4. The Transpersonal Bands

As we move into the transpersonal bands, our identity begins to transcend the individual organism. These levels represent various degrees of expansion beyond personal consciousness – through archetypal realms, subtle awareness, and witness consciousness. Here we start to recognize a self that transcends our limited personal identity.

5. Unity Consciousness

The deepest level is unity consciousness or “no-boundary awareness,” where all boundaries are recognized as illusory. Not just a merging with the environment, this is the realization that there were never any real boundaries to begin with. Here, as the mystics describe, every atom of the universe is experienced as one’s own being. This is not a new state to achieve but the ever-present reality that was always there behind our imagined boundaries.

The End of Seeking

This spectrum represents a journey of progressive boundary dissolution, where at each stage we transcend artificial separations we’ve created and expand into greater wholeness.
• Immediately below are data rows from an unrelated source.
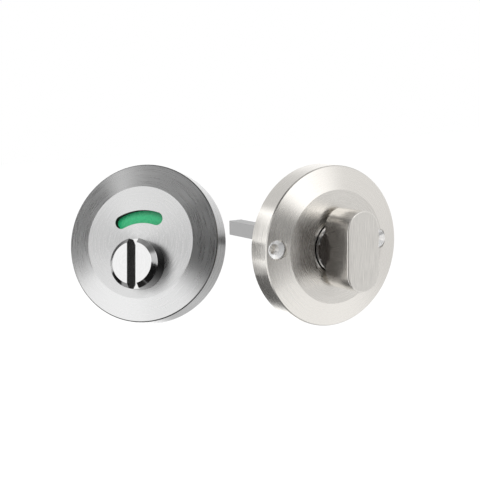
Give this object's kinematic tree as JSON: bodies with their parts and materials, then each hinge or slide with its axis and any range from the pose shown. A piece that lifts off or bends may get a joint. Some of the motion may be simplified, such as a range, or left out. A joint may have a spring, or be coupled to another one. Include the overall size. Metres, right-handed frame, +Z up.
{
  "type": "bathroom privacy lockset",
  "caption": "Privacy lockset for a bathroom door: a round outside rose with a slotted emergency release and a vacant window, and an inside rose with a thumb turn and square spindle.",
  "frame": {"origin": "centre of the inside rose's back face, on the spindle's axis, where the rose meets the door", "axes": "+Y out of the inside rose's back along the spindle, -Y out of its front, +Z up with the turn upright"},
  "size_m": [0.0856, 0.0798, 0.0505],
  "materials": {
    "outside_rose_satin": "satin chromed casting, brushed round",
    "inside_rose_satin": "satin nickel plated casting, brushed round",
    "release_polished": "polished, with faint turning lines",
    "grip_satin": "satin, brushed up and down",
    "stem_polished": "polished",
    "spindle_steel": "zinc plated bright drawn bar",
    "spring_steel": "dark tempered strip",
    "nylon": "moulded, natural",
    "carrier_plate": "pressed and zinc plated",
    "vacant_green": "gloss enamel",
    "engaged_red": "gloss enamel"
  },
  "bodies": {
    "roses": {"outside_rose": "outside_rose_satin", "outside_bush": "nylon", "stop_pin": "spindle_steel", "inside_rose": "inside_rose_satin", "inside_bush": "nylon"},
    "release": {"release_turn": "release_polished", "indicator_carrier": "carrier_plate", "vacant_field": "vacant_green", "engaged_field": "engaged_red", "release_disc_spring": "spring_steel", "release_washer": "spindle_steel", "release_circlip": "spring_steel"},
    "turn": {"turn_stem": "stem_polished", "turn_grip": "grip_satin", "grip_grub_screw": "spring_steel", "turn_disc_spring": "spring_steel", "turn_washer": "spindle_steel", "turn_circlip": "spring_steel", "spindle": "spindle_steel", "spindle_pin": "spindle_steel"}
  },
  "joints": [
    {"name": "thumb_turn", "type": "hinge", "parent": "roses", "child": "turn", "pos_m": [0, 0, 0], "axis": [0, 1, 0], "range_deg": [0, 90]},
    {"name": "release_turning", "type": "hinge", "parent": "roses", "child": "release", "pos_m": [-0.04736, 0.02875, -0.0057], "axis": [-0.7676, -0.589, 0.2529], "range_deg": [0, 90]}
  ]
}
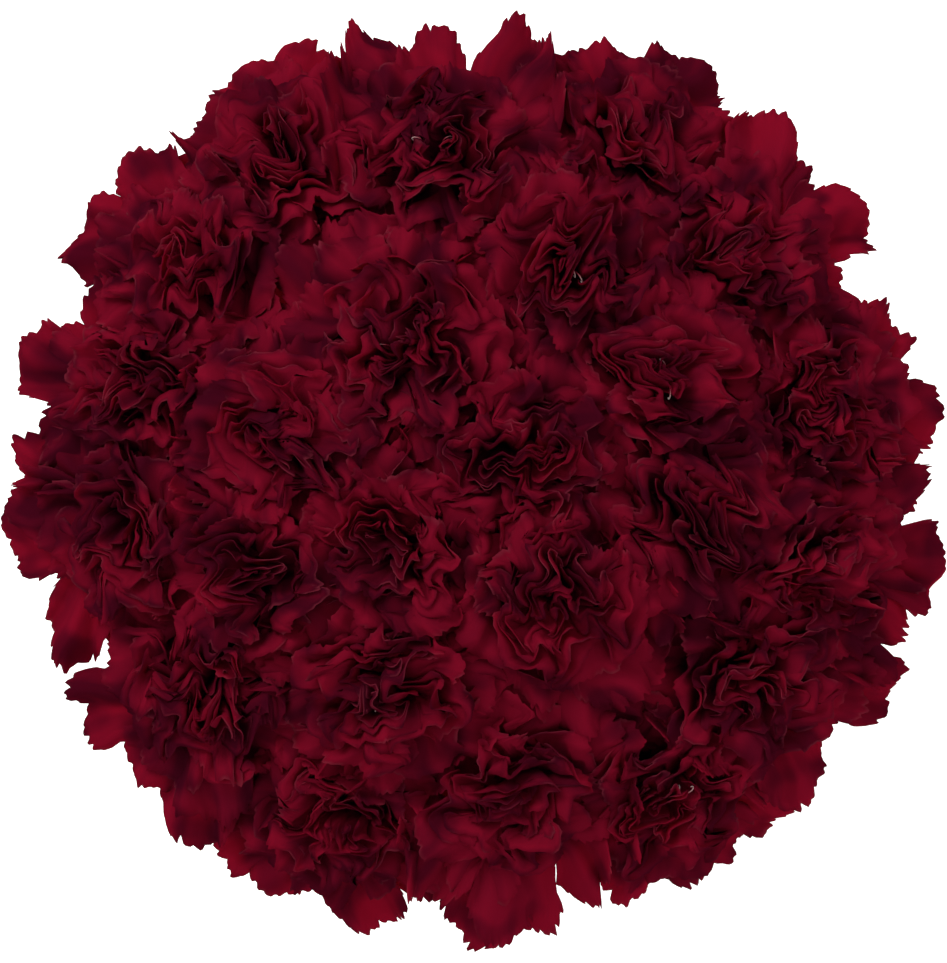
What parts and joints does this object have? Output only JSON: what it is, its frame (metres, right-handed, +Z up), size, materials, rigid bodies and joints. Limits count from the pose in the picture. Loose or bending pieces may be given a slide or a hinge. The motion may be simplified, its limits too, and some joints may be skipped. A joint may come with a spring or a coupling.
{
  "type": "carnations in a vase",
  "caption": "Round dome of dark crimson double carnations on green stems, standing in a plain clear glass vase of water.",
  "frame": {"origin": "centre of the vase's foot, on the surface that it stands on", "axes": "+Z up along the vase's axis; +X and +Y lie in the surface, +Y being up in a view from straight above with +X to the right"},
  "size_m": [0.3029, 0.3007, 0.3255],
  "materials": {
    "petal": "soft velvety petal",
    "stem_green": "waxy grey-green bloom",
    "clear_glass": "clear, polished",
    "water": "clear liquid"
  },
  "bodies": {
    "root": {"carnation_01_petals": "petal", "carnation_01_stem": "stem_green", "carnation_02_petals": "petal", "carnation_02_stem": "stem_green", "carnation_03_petals": "petal", "carnation_03_stem": "stem_green", "carnation_04_petals": "petal", "carnation_04_stem": "stem_green", "carnation_05_petals": "petal", "carnation_05_stem": "stem_green", "carnation_06_petals": "petal", "carnation_06_stem": "stem_green", "carnation_07_petals": "petal", "carnation_07_stem": "stem_green", "carnation_08_petals": "petal", "carnation_08_stem": "stem_green", "carnation_09_petals": "petal", "carnation_09_stem": "stem_green", "carnation_10_petals": "petal", "carnation_10_stem": "stem_green", "carnation_11_petals": "petal", "carnation_11_stem": "stem_green", "carnation_12_petals": "petal", "carnation_12_stem": "stem_green", "carnation_13_petals": "petal", "carnation_13_stem": "stem_green", "carnation_14_petals": "petal", "carnation_14_stem": "stem_green", "carnation_15_petals": "petal", "carnation_15_stem": "stem_green", "carnation_16_petals": "petal", "carnation_16_stem": "stem_green", "carnation_17_petals": "petal", "carnation_17_stem": "stem_green", "carnation_18_petals": "petal", "carnation_18_stem": "stem_green", "carnation_19_petals": "petal", "carnation_19_stem": "stem_green", "carnation_20_petals": "petal", "carnation_20_stem": "stem_green", "carnation_21_petals": "petal", "carnation_21_stem": "stem_green", "carnation_22_petals": "petal", "carnation_22_stem": "stem_green", "carnation_23_petals": "petal", "carnation_23_stem": "stem_green", "carnation_24_petals": "petal", "carnation_24_stem": "stem_green", "vase": "clear_glass", "water": "water"}
  },
  "joints": []
}
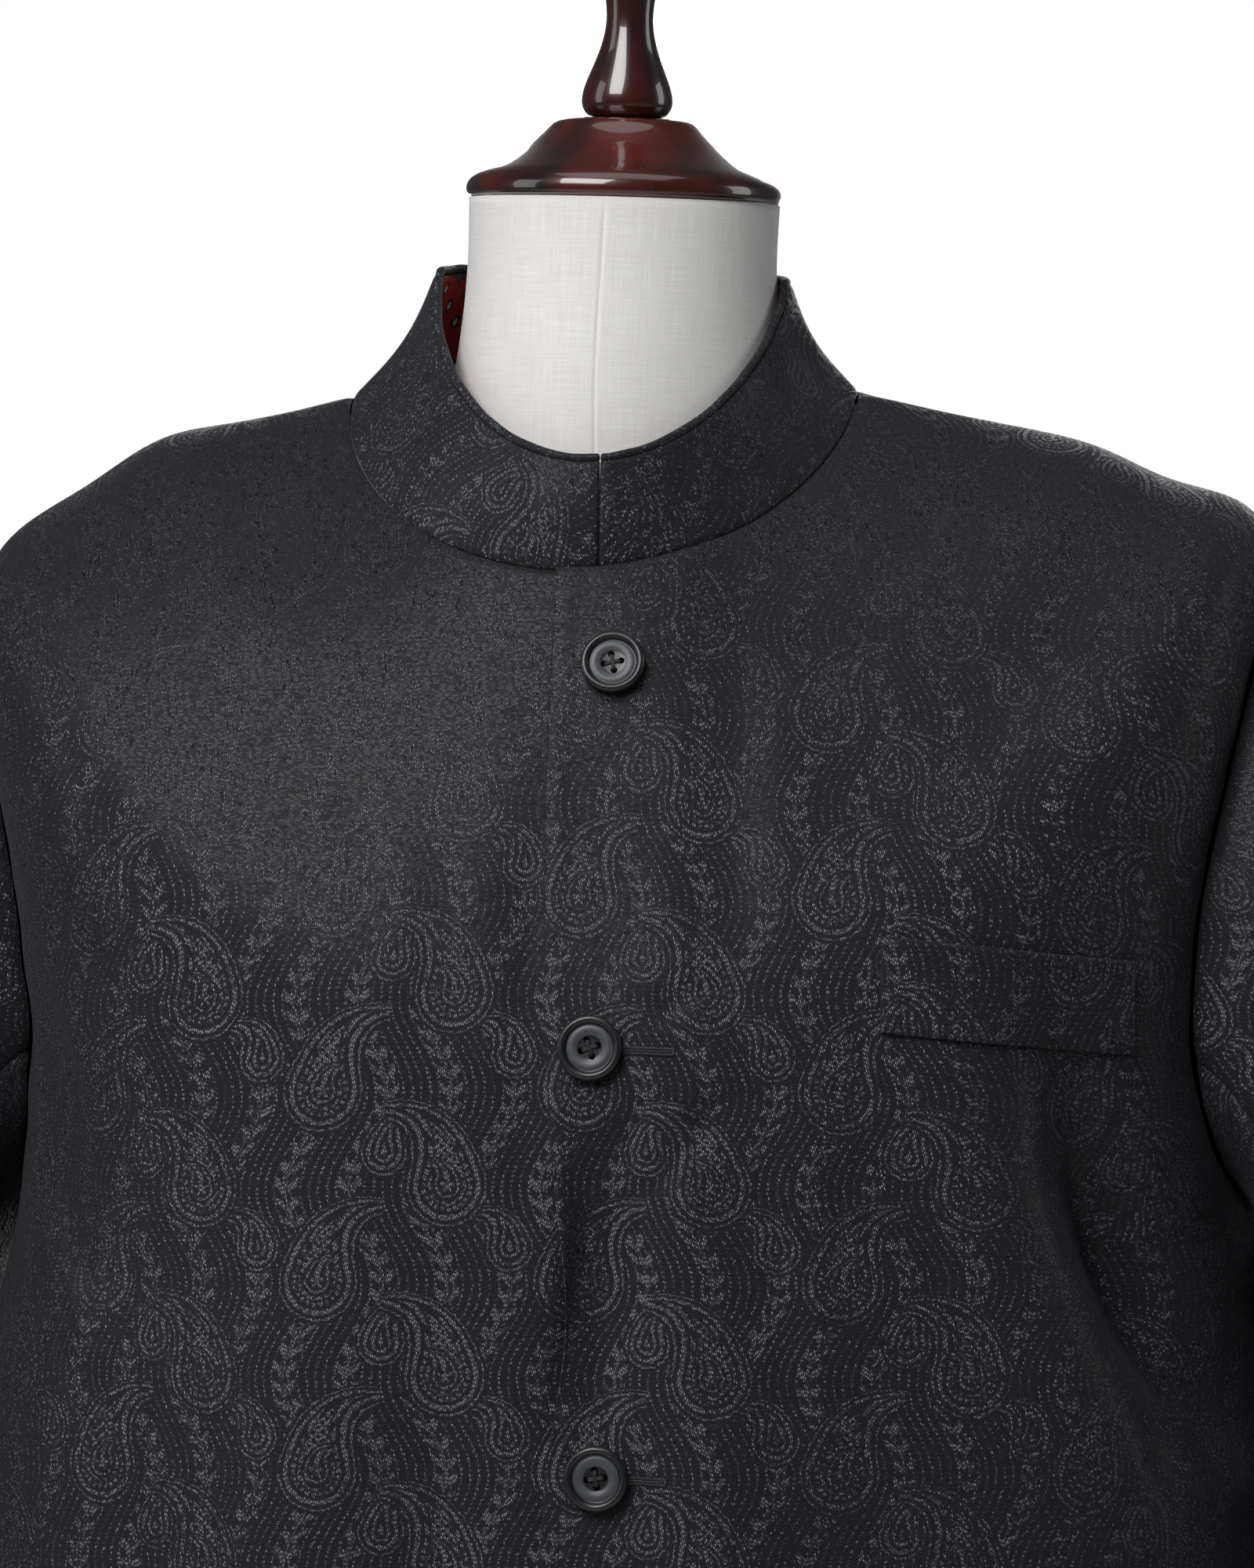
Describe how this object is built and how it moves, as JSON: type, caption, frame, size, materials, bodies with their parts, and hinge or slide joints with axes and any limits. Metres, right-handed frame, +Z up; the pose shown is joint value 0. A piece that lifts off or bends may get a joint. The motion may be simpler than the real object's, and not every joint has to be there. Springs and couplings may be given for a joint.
{
  "type": "bandhgala jacket on dress form",
  "caption": "Buttoned bandhgala jacket of dark paisley jacquard with a standing collar and chest welt, on a limbless dress form with pole and round base.",
  "frame": {"origin": "centre of the stand base's underside", "axes": "+Z up along the pole; -Y is the front of the jacket; +X is the wearer's left"},
  "size_m": [0.687, 0.39, 1.6814],
  "materials": {
    "jacket_cloth": "silky damask weave of paisley figures, tone on tone",
    "collar_lining": "printed satin lining",
    "buttons": "satin moulded",
    "form_linen": "smooth fine linen cover",
    "form_wood": "polished mahogany",
    "stand_metal": "satin enamel"
  },
  "bodies": {
    "root": {"front_left": "jacket_cloth", "front_right": "jacket_cloth", "back_left": "jacket_cloth", "back_right": "jacket_cloth", "sleeve_left_top": "jacket_cloth", "sleeve_left_under": "jacket_cloth", "sleeve_right_top": "jacket_cloth", "sleeve_right_under": "jacket_cloth", "collar_band": "jacket_cloth", "collar_facing": "collar_lining", "collar_piping": "jacket_cloth", "chest_welt": "jacket_cloth", "button_1": "buttons", "button_2": "buttons", "button_3": "buttons", "button_4": "buttons", "dress_form": "form_linen", "neck_cap": "form_wood", "finial": "form_wood", "stand_pole": "stand_metal", "stand_base": "stand_metal"}
  },
  "joints": []
}
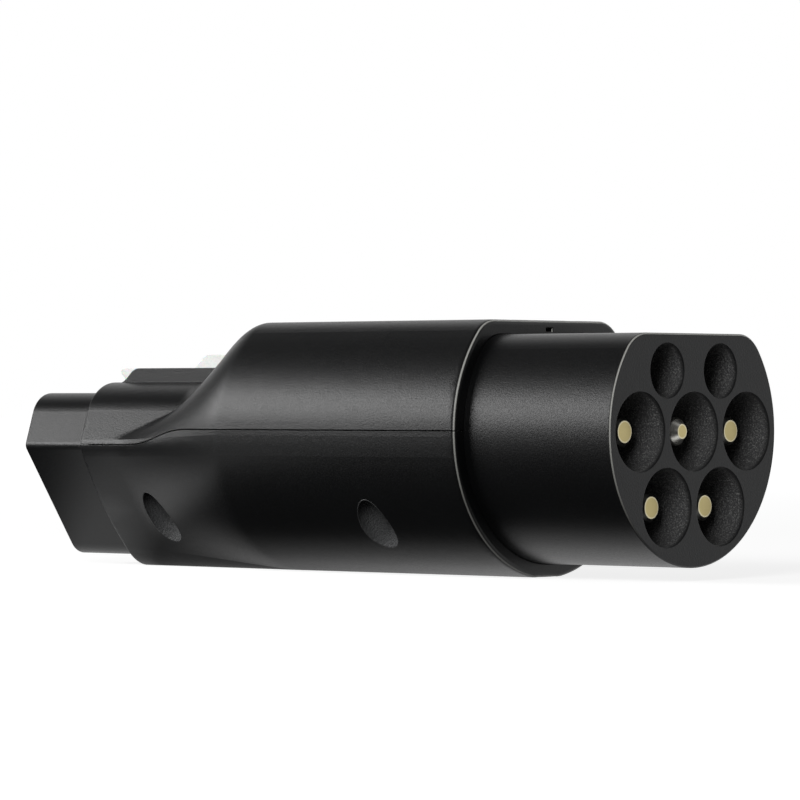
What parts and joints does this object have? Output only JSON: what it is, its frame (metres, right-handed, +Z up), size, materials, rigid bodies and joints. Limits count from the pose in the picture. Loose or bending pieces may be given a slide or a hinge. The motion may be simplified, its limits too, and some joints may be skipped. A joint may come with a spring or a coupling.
{
  "type": "ev charging adapter",
  "caption": "Hand-held EV charging adapter: D-shaped Type 2 nose with pins in deep wells, two-shell black housing, shield-shaped plug and a white rocker latch.",
  "frame": {"origin": "under the middle of the adapter, on the surface it stands on", "axes": "+X along the adapter towards the Type 2 face, +Y to its far side in the picture, +Z up"},
  "size_m": [0.1712, 0.0616, 0.0535],
  "materials": {
    "housing": "satin black, fine spark-eroded grain",
    "insulator": "satin black, fine grain",
    "inner_plate": "moulded, dark grey",
    "contact_pin": "turned brass, lightly plated",
    "contact_socket": "turned brass, lightly plated",
    "steel": "zinc plated",
    "seal": "silicone rubber",
    "latch": "translucent milky white",
    "resistor": "moulded sleeve",
    "lead_brown": "smooth insulation",
    "lead_blue": "smooth insulation",
    "lead_green": "smooth insulation, yellow stripe",
    "lead_grey": "smooth insulation"
  },
  "bodies": {
    "adapter": {"upper_housing": "housing", "lower_housing": "housing", "type2_nose": "insulator", "earth_pin": "contact_pin", "live_1_pin": "contact_pin", "neutral_pin": "contact_pin", "live_2_pin": "contact_pin", "live_3_pin": "contact_pin", "control_pilot_pin": "contact_pin", "proximity_pin": "contact_pin", "pin_retainer": "inner_plate", "retainer_screws": "steel", "nose_seal": "seal", "plug_nose": "insulator", "live_socket": "contact_socket", "neutral_socket": "contact_socket", "earth_socket": "contact_socket", "pilot_socket": "contact_socket", "proximity_socket": "contact_socket", "socket_retainer": "inner_plate", "socket_retainer_screws": "steel", "plug_seal": "seal", "latch_pivot_pin": "steel", "latch_spring": "steel", "housing_screws": "steel", "live_lead": "lead_brown", "neutral_lead": "lead_blue", "earth_lead": "lead_green", "pilot_lead": "lead_grey", "proximity_lead": "lead_grey", "coding_resistor": "resistor"},
    "latch": {"latch_lever": "latch"}
  },
  "joints": [
    {"name": "latch_rocker", "type": "hinge", "parent": "adapter", "child": "latch", "pos_m": [-0.0524, 0, 0.04141], "axis": [0, 1, 0], "range_deg": [0, 8], "stiffness_Nm_per_rad": 0.2, "springref_deg": -9.74, "deforming": ["latch_spring"]}
  ]
}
The movement is not so much about gaining something new as seeing through illusory divisions to recognize what was always true.

In the end, the message of “No Boundary” is both radical and utterly simple: your true self is not confined within your skin, your mind, your ego, or any other boundary. Your real identity is the entire cosmos in all its magnificence, the entire universe in all its infinity. This is not a philosophical theory but the most concrete and immediate fact of experience. It is what you actually are, right now, before you draw a single boundary.

The question is not how to attain this boundless state but how to recognize that we have never for a moment been separate from it. In this recognition lies the end of seeking, the end of conflict, the end of the eternal battle between self and other, inner and outer, life and death. Here, in the territory of no boundary, we find what we have always been looking for: our original face, our true nature, our home in the universe that was never lost but only hidden behind the boundaries of our own creation.